● Request
Provide again, from the entries below, every line from the one containing "Reconstruct the object" through the one containing "lift_up = 270", exactly as written, and no other line.

● Records
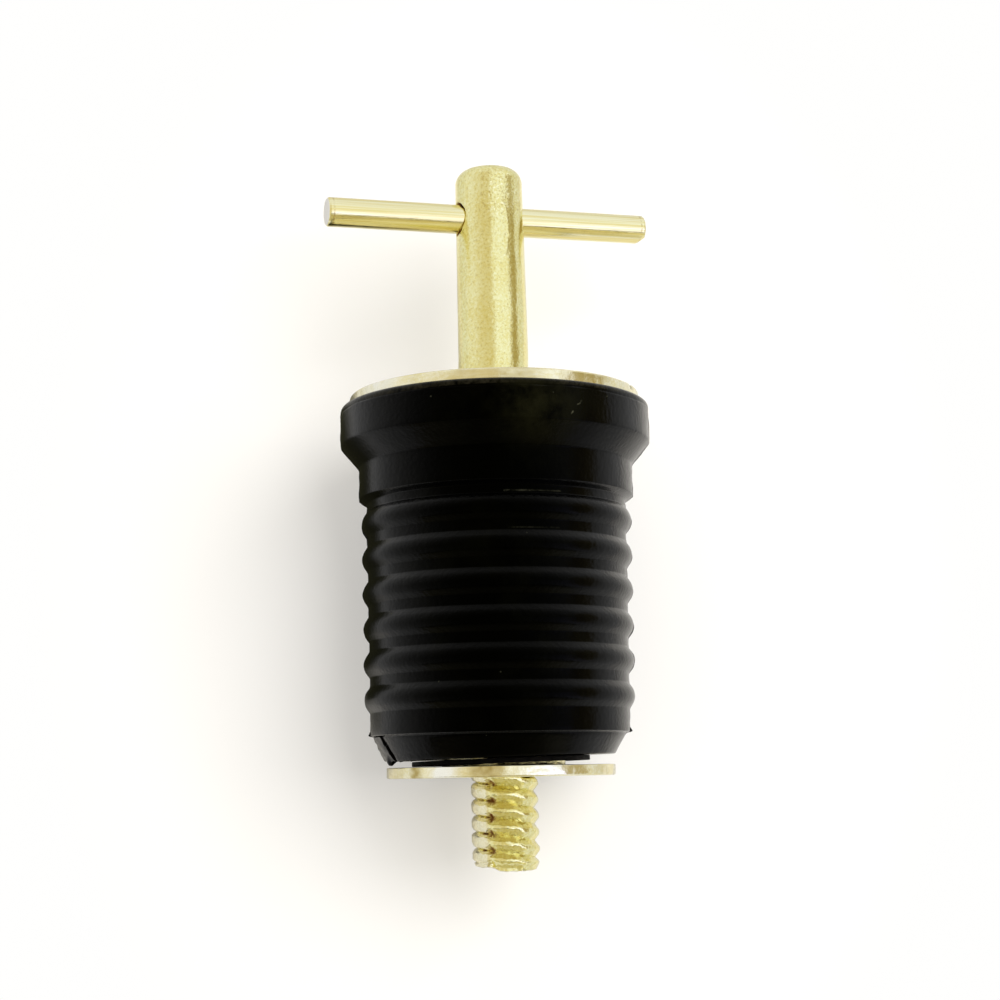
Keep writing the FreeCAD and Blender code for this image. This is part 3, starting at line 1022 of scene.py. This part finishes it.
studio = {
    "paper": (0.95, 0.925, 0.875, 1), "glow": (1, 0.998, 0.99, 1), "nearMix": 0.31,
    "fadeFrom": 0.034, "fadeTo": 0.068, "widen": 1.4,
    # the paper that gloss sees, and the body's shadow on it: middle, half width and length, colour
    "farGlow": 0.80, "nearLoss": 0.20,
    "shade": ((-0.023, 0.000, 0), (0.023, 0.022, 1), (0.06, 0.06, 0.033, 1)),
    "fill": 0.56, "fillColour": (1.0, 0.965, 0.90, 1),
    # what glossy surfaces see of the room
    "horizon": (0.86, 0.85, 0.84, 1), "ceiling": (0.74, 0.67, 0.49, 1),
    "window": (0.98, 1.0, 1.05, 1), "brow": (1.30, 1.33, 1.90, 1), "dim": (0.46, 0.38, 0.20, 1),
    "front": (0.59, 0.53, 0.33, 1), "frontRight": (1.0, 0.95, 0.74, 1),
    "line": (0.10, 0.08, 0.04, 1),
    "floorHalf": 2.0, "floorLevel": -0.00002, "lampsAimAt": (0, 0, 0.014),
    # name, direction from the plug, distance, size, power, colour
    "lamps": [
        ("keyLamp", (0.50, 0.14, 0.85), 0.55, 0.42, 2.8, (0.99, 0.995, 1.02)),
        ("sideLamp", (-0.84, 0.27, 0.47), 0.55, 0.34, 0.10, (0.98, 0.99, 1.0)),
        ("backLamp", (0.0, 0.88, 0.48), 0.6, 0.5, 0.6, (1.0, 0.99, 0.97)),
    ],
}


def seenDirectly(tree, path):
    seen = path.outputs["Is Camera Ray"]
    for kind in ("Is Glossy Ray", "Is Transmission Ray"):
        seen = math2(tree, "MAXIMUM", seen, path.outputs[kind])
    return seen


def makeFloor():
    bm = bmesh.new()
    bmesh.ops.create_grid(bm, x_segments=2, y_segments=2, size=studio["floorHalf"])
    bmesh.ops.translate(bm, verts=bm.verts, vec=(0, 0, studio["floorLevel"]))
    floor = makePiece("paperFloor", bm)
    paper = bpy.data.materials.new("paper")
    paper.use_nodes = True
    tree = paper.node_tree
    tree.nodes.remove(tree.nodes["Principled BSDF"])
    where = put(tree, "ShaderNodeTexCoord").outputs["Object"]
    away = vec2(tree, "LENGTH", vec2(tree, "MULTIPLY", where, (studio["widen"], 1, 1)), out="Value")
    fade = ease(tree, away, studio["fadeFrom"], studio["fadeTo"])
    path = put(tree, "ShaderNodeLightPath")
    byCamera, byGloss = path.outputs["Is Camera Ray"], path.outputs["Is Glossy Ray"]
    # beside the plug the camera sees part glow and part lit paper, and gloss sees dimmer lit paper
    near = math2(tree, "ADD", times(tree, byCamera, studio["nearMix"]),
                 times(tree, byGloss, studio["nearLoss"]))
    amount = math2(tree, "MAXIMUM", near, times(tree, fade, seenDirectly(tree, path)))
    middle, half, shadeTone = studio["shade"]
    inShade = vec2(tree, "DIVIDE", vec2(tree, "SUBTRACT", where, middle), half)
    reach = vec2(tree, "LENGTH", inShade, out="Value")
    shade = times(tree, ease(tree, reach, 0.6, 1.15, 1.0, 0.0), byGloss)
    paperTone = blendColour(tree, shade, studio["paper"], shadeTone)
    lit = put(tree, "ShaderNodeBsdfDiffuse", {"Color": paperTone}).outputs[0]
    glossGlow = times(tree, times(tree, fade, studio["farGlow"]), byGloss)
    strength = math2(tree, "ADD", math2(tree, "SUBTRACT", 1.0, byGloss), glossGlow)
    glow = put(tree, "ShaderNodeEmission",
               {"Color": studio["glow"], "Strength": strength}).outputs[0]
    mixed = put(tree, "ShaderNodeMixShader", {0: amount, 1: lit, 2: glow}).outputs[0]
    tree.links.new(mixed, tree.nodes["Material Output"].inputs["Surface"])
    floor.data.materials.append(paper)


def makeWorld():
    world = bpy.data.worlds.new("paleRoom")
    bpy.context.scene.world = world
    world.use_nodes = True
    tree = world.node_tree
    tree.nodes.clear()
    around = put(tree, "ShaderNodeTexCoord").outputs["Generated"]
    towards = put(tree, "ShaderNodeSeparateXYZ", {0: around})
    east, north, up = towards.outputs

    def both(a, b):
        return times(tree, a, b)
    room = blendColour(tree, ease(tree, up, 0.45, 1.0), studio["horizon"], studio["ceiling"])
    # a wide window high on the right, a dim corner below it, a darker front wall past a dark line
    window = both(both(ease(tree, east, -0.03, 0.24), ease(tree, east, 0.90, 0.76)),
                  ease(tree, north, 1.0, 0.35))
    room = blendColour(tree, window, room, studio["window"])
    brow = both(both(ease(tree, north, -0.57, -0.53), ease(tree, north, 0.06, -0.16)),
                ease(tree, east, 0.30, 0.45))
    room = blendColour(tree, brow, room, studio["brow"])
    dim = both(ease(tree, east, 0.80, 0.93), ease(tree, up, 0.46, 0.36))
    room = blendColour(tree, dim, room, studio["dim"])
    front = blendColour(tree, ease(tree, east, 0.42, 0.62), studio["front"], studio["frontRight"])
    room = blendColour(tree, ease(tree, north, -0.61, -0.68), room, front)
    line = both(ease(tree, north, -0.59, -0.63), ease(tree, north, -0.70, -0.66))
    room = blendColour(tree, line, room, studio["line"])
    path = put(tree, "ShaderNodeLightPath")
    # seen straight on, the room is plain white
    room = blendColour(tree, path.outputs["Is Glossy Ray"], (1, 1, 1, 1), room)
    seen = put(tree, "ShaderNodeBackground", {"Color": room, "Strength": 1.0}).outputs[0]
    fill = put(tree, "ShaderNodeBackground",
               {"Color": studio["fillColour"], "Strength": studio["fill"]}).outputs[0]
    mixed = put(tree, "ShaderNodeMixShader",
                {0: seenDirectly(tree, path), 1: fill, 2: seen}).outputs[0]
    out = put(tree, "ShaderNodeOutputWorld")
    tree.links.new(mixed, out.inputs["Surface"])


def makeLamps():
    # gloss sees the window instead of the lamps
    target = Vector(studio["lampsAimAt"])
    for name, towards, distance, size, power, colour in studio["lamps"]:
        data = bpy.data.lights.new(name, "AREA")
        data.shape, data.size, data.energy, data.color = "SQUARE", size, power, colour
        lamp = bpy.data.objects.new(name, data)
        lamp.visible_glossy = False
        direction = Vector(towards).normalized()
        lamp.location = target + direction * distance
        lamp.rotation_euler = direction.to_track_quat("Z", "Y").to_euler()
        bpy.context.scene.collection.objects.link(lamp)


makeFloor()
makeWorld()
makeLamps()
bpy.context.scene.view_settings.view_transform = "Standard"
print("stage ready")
--
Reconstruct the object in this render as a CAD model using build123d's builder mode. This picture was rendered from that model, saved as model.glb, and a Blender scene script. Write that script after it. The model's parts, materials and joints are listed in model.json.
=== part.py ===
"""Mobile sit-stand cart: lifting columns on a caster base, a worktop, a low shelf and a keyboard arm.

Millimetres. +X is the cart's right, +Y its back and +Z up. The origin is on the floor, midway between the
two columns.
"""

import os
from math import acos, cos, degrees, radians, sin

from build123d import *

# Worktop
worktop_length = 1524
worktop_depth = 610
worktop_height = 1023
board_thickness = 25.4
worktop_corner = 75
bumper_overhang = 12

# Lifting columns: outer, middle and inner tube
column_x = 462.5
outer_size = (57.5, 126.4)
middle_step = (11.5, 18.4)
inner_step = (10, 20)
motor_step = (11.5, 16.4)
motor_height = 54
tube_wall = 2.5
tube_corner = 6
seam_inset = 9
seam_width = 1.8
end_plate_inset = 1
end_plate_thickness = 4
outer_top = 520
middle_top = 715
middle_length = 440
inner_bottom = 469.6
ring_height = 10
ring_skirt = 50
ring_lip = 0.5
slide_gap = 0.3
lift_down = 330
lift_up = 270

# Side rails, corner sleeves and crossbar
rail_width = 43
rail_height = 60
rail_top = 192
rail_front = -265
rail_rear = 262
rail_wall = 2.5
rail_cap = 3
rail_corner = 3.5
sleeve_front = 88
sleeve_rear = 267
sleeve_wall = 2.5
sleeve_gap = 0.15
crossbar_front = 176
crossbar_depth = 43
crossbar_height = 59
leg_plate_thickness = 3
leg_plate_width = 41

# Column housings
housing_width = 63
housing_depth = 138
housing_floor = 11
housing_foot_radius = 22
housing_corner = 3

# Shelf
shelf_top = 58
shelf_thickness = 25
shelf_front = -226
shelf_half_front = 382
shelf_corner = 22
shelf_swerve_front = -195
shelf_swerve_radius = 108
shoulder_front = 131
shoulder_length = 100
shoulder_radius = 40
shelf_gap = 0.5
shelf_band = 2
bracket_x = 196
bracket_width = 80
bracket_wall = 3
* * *
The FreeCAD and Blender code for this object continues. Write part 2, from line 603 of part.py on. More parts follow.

● Solution for this task
Reconstruct the object in this render as a CAD model using build123d's builder mode. This picture was rendered from that model, saved as model.glb, and a Blender scene script. Write that script after it. The model's parts, materials and joints are listed in model.json.
=== part.py ===
"""Mobile sit-stand cart: lifting columns on a caster base, a worktop, a low shelf and a keyboard arm.

Millimetres. +X is the cart's right, +Y its back and +Z up. The origin is on the floor, midway between the
two columns.
"""

import os
from math import acos, cos, degrees, radians, sin

from build123d import *

# Worktop
worktop_length = 1524
worktop_depth = 610
worktop_height = 1023
board_thickness = 25.4
worktop_corner = 75
bumper_overhang = 12

# Lifting columns: outer, middle and inner tube
column_x = 462.5
outer_size = (57.5, 126.4)
middle_step = (11.5, 18.4)
inner_step = (10, 20)
motor_step = (11.5, 16.4)
motor_height = 54
tube_wall = 2.5
tube_corner = 6
seam_inset = 9
seam_width = 1.8
end_plate_inset = 1
end_plate_thickness = 4
outer_top = 520
middle_top = 715
middle_length = 440
inner_bottom = 469.6
ring_height = 10
ring_skirt = 50
ring_lip = 0.5
slide_gap = 0.3
lift_down = 330
lift_up = 270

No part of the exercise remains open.